In this view of the matter, CESTAT allow this appeal and set aside the impugned order. The Adjudicating Authority is directed to grant refund along with interest @ 12% p.a., starting from the end of 3 months from the date of filing of refund application.
FULL TEXT OF THE CESTAT DELHI ORDER
The issue involved in this appeal relates to refund of Special Additional Duty (SAD) under Notification No.102 of 2007-Customs dated 14.09.2007, as amended by Notification No.93/2000-Customs.
2. The brief facts are that the appellant imported goods for trade vide 15 bills of entries during the period 9.05.2008 to 07.08.2008 and paid a total Special Additional Duty (SAD), which is in lieu of sales tax, of Rs.15,37,921. Subsequent to re-sale of the goods, the appellant applied for refund of SAD as allowable under Notification No.102 of 2007-Customs dated 14.09.2007, The said refund claim was adjudicated vide order-in-original dated 28.02.2019 and the same was rejected on the ground of limitation following the ruling of Hon’ble Bombay High Court in the case of M/s. CMS Info Systems Ltd. Vs. Union of India – 2017 (349) ELT 236 (Bombay) holding that the refund claim had to be filed within a period of one year from the date of payment of SAD, in view of the amendment vide Notification no.93/2008-Customs.
3. Being aggrieved, the appellant preferred appeal before the Commissioner (Appeals), who vide impugned order-in-appeal dated 22.03.2022 was pleased to dismiss the appeal upholding the order-in-original. Being aggrieved, the appellant is before this Tribunal.
4. Counsel for the appellant, Shri Jitin Singhal, inter alia, urges that the issue is no longer res integra. The Hon’ble Delhi High (jurisdictional High Court) have held in the case of Sony India Pvt. Ltd. Vs. Commissioner of Customs, New Delhi – 2014 (304) ELT 660 (Delhi) under similar facts and circumstances, refund claim of SAD is not time barred as no such limitation is prescribed under the original Notification No.102 of 2007-Customs dated 14.09.2007,. It was also held that period of limitation for the first time cannot be introduced through subordinate legislation or notification. It was also held that limitation cannot start to run prior to crystalisation of the right to claim refund. The said ruling has been repeatedly followed in a catena of judgements including the case of CC (Import) Vs. M/s. Gulati Sales Corporation – 2018 (360) ELT 277 (Delhi) and also in the recent decision of Delhi High Court in Premier Timber and Trading Pvt. Ltd. Vs. Principal Commissioner of Customs (Imports) – 2022 7 TMI 885 (Delhi), wherein also, it was specifically held following the ruling of Sony India Pvt. Ltd. (supra), that in absence of the specific provision of Section 27, being made applicable in the said notification, time limit prescribed in Section 27 would not be automatically applicable to refund under the notification. Accordingly, he prays for allowing their appeal with consequential benefits.
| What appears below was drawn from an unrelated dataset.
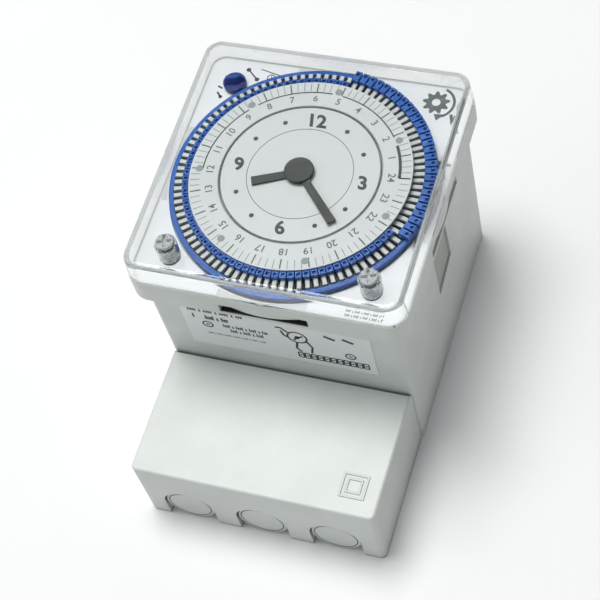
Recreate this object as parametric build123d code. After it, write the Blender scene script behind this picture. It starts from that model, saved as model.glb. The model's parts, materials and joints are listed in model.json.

5. Authorised Representative for the respondent relies on the impugned order.
6. Having considered the rival contentions, I find that the issue herein is squarely covered by the rulings of the Hon’ble Delhi High Courts cited above, in favour of appellant. Further, the ruling of the Hon’ble Bombay High Court in M/s. CMS Info Systems Ltd. (supra) has been distinguished by this Tribunal in R. Traders – 2020-12-TMI-503, which judgement has been upheld by the Hon’ble Delhi High Court reported at 2022-4-TMI-1167.
7. In this view of the matter, I allow this appeal and set aside the impugned order. The Adjudicating Authority is directed to grant refund along with interest @ 12% p.a., starting from the end of 3 months from the date of filing of refund application. The appeal is allowed with consequential benefits. Such refund should be granted within a period of 60 days from the date of receipt of copy of this order.